Supplied data:
....................

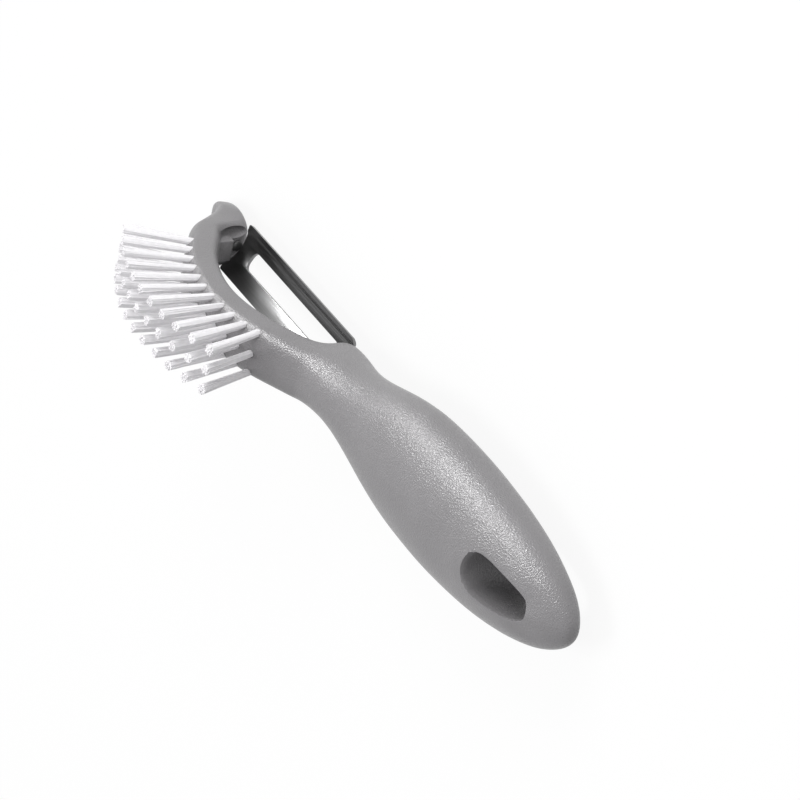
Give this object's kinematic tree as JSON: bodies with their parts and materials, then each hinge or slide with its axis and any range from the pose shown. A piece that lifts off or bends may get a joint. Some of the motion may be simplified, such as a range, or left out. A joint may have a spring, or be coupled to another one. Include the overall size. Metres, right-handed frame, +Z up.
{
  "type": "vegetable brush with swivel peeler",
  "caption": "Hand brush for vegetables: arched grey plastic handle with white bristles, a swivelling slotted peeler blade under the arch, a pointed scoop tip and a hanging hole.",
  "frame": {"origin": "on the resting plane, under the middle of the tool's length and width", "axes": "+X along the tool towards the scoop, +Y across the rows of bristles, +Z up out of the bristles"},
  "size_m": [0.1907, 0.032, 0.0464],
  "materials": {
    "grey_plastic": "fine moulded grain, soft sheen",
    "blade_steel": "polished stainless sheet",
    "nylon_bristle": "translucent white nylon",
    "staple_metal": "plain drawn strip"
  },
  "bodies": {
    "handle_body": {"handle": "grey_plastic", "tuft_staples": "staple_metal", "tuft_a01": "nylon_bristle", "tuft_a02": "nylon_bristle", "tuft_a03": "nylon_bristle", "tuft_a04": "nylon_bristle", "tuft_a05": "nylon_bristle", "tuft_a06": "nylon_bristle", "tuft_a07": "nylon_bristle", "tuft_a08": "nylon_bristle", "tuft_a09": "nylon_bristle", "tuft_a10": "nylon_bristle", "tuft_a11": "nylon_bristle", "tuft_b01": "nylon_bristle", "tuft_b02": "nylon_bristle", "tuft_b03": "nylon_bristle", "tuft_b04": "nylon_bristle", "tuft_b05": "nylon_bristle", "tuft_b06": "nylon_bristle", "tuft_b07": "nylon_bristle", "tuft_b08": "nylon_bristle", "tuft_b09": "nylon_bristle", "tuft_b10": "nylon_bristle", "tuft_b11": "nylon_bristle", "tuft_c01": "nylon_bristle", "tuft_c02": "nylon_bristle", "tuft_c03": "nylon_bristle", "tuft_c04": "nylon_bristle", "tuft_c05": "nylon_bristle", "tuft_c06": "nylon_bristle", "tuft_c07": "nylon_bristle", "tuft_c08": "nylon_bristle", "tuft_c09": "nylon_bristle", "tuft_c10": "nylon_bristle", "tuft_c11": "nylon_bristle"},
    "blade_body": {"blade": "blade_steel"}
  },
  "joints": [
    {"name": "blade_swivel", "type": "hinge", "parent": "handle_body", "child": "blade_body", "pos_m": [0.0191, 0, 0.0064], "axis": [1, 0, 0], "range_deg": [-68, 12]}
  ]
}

....................

Examine the data above and state how many of its lines contain the word "frame", with no further remarks.

2